→ PROMPT: Among the records that follow, set down only the lines from the one containing "Continue the Blender" to the one containing "return best", both included, exactly.
::: ENTRIES
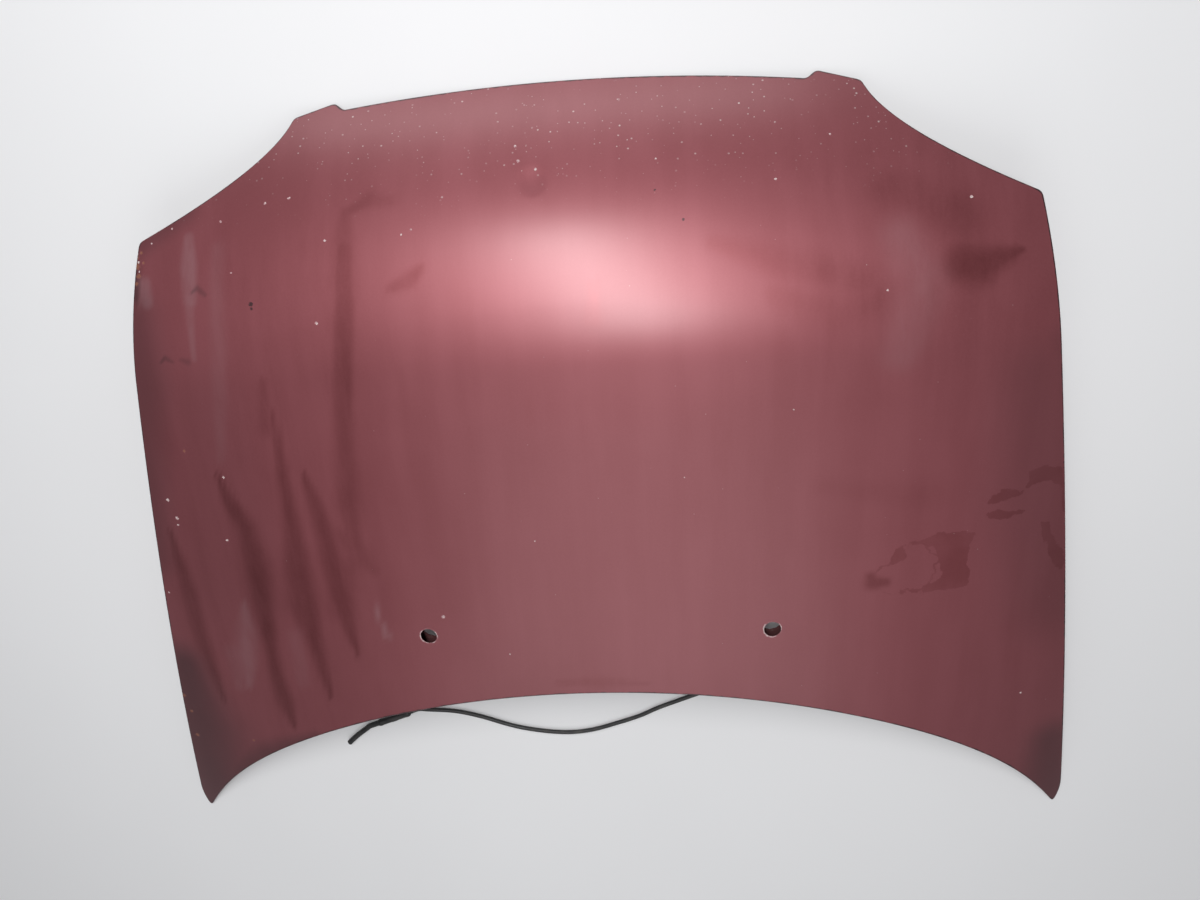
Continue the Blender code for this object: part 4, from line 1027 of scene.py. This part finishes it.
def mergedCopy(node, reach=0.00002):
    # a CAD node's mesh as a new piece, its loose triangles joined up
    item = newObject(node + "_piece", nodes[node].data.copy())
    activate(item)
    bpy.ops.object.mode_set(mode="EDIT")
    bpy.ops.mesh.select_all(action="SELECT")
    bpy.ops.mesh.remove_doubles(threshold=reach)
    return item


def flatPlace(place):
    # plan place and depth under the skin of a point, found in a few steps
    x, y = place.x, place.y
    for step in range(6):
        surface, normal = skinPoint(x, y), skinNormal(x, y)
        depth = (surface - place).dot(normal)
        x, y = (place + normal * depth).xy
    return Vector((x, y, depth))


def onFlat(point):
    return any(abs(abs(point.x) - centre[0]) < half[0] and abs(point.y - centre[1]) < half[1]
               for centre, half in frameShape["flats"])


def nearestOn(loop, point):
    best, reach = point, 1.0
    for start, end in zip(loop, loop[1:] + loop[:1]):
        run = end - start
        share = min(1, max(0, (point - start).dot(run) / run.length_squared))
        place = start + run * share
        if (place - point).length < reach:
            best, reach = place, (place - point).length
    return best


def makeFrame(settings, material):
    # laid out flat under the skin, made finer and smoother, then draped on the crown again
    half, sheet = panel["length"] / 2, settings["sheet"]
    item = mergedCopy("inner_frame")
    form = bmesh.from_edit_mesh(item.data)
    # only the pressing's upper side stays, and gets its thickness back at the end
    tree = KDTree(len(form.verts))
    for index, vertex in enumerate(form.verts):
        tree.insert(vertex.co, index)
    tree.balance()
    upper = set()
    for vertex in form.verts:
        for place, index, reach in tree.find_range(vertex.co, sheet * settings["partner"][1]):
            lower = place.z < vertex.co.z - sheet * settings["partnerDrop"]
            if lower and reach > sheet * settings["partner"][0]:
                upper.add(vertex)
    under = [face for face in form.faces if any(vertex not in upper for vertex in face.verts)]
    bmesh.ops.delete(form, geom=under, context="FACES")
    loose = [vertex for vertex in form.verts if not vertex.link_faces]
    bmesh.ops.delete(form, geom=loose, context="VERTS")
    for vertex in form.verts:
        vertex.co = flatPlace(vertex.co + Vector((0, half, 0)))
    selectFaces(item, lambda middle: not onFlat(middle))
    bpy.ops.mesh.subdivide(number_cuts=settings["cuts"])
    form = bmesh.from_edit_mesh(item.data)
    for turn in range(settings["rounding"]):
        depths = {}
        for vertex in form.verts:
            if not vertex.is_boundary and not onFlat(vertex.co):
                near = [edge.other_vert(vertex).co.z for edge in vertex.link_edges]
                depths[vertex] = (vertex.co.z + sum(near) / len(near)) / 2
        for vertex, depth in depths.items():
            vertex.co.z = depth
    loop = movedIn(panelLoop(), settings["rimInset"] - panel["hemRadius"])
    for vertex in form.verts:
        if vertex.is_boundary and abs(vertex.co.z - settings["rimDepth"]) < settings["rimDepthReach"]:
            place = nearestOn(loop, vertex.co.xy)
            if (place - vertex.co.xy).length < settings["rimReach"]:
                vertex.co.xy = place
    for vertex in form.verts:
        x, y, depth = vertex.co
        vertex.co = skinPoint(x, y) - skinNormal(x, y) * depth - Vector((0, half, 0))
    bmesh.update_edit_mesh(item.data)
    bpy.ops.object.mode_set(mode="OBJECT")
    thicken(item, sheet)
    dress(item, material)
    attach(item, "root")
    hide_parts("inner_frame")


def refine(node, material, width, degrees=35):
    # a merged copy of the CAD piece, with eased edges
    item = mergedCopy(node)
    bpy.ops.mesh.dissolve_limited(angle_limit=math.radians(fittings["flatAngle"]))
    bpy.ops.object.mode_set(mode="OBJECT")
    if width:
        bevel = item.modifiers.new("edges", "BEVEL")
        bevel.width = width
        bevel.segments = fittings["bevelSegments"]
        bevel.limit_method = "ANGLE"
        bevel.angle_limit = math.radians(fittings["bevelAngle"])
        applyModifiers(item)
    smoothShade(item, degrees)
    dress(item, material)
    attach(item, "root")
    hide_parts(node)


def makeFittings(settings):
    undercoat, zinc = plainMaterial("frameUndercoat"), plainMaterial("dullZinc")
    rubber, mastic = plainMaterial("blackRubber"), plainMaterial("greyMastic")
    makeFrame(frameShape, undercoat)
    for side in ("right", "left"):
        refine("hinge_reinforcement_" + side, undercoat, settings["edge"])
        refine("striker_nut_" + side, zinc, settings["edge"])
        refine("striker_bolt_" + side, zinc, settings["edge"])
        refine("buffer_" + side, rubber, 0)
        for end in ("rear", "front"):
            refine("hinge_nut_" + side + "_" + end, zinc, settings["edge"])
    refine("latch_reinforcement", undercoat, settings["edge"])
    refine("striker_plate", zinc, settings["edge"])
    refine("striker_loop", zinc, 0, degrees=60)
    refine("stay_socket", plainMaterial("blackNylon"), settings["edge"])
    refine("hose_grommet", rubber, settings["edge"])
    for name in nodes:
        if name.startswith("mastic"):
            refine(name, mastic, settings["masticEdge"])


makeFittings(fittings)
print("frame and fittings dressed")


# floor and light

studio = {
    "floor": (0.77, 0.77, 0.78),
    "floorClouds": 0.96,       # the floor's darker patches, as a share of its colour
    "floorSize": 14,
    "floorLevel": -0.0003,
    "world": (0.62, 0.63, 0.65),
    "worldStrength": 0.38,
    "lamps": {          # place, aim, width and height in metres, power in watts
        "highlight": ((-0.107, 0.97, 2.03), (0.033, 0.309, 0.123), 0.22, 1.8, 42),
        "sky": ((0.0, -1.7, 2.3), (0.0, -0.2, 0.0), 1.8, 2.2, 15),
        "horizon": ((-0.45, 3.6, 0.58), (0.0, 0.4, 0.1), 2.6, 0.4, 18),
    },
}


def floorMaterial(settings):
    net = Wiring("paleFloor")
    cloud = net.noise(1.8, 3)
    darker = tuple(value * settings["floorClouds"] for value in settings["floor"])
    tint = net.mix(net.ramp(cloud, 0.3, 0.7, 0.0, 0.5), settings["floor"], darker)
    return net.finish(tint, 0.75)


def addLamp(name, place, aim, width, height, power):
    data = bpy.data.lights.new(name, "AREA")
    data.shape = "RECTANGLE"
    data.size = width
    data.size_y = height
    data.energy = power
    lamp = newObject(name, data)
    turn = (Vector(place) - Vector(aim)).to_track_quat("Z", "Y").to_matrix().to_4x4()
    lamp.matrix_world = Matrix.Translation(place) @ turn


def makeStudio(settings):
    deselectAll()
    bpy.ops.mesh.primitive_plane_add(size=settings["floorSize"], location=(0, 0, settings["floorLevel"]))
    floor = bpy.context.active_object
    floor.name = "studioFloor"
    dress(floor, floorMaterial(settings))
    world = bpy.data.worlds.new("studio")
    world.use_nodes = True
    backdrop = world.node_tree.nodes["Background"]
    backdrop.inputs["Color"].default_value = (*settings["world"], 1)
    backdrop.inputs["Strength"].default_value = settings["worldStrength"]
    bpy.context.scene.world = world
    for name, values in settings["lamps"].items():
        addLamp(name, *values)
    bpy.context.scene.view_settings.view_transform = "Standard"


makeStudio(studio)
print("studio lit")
::::::
::: ENTRIES
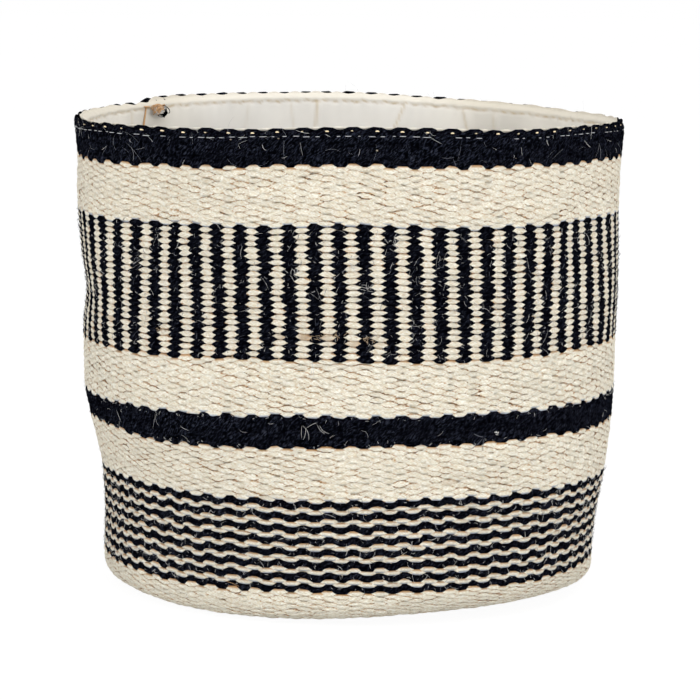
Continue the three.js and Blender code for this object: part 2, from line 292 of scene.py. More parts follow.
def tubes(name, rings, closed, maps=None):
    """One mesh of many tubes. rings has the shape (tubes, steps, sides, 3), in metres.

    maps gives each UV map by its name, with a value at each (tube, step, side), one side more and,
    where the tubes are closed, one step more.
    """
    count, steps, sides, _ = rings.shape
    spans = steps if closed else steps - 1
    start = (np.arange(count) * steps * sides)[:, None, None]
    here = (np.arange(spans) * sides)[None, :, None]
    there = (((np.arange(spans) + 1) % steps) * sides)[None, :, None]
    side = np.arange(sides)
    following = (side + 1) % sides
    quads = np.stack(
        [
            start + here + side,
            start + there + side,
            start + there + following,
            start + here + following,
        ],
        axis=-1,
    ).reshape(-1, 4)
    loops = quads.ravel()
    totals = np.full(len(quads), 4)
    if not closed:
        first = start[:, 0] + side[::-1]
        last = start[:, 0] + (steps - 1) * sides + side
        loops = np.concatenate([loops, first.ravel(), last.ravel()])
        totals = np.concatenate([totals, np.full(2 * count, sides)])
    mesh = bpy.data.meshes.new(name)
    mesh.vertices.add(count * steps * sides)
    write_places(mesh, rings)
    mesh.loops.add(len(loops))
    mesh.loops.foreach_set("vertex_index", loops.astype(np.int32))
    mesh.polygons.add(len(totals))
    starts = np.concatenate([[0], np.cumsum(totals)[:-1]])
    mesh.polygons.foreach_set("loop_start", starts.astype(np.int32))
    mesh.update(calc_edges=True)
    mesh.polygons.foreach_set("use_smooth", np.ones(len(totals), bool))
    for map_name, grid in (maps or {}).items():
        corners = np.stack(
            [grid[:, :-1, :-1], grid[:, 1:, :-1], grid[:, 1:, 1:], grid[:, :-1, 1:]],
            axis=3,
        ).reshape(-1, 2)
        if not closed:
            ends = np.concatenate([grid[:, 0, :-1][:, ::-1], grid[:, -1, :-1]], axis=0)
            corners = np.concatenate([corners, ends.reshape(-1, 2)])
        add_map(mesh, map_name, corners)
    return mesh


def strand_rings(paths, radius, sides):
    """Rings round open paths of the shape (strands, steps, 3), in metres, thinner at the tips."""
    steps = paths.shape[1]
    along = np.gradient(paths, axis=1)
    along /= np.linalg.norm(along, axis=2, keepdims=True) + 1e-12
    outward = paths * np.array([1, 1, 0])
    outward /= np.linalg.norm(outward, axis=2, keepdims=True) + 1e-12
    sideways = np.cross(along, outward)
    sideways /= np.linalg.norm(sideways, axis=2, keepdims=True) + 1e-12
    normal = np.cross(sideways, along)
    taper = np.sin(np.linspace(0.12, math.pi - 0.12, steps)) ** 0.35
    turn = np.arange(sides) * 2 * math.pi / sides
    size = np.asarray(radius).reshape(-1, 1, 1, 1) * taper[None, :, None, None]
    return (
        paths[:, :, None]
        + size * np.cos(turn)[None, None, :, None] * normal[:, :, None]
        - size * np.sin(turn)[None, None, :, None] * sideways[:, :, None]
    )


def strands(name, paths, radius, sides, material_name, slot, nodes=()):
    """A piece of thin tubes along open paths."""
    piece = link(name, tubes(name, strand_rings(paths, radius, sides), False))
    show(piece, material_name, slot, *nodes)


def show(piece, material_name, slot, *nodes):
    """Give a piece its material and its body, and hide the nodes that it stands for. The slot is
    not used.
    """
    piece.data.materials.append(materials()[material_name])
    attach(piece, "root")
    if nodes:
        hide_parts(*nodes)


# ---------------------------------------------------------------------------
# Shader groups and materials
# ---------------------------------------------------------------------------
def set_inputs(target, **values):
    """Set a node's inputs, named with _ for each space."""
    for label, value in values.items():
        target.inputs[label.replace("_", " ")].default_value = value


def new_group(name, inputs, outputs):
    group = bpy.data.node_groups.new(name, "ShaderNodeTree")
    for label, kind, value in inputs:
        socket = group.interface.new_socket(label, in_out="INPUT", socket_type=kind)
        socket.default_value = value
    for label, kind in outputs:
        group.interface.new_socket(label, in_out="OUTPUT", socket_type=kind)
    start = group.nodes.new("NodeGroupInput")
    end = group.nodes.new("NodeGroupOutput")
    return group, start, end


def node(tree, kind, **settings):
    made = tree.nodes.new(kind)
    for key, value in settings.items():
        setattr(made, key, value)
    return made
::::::
→ ANSWER BELOW:
Continue the Blender code for this object: part 4, from line 1027 of scene.py. This part finishes it.
def mergedCopy(node, reach=0.00002):
    # a CAD node's mesh as a new piece, its loose triangles joined up
    item = newObject(node + "_piece", nodes[node].data.copy())
    activate(item)
    bpy.ops.object.mode_set(mode="EDIT")
    bpy.ops.mesh.select_all(action="SELECT")
    bpy.ops.mesh.remove_doubles(threshold=reach)
    return item


def flatPlace(place):
    # plan place and depth under the skin of a point, found in a few steps
    x, y = place.x, place.y
    for step in range(6):
        surface, normal = skinPoint(x, y), skinNormal(x, y)
        depth = (surface - place).dot(normal)
        x, y = (place + normal * depth).xy
    return Vector((x, y, depth))


def onFlat(point):
    return any(abs(abs(point.x) - centre[0]) < half[0] and abs(point.y - centre[1]) < half[1]
               for centre, half in frameShape["flats"])


def nearestOn(loop, point):
    best, reach = point, 1.0
    for start, end in zip(loop, loop[1:] + loop[:1]):
        run = end - start
        share = min(1, max(0, (point - start).dot(run) / run.length_squared))
        place = start + run * share
        if (place - point).length < reach:
            best, reach = place, (place - point).length
    return best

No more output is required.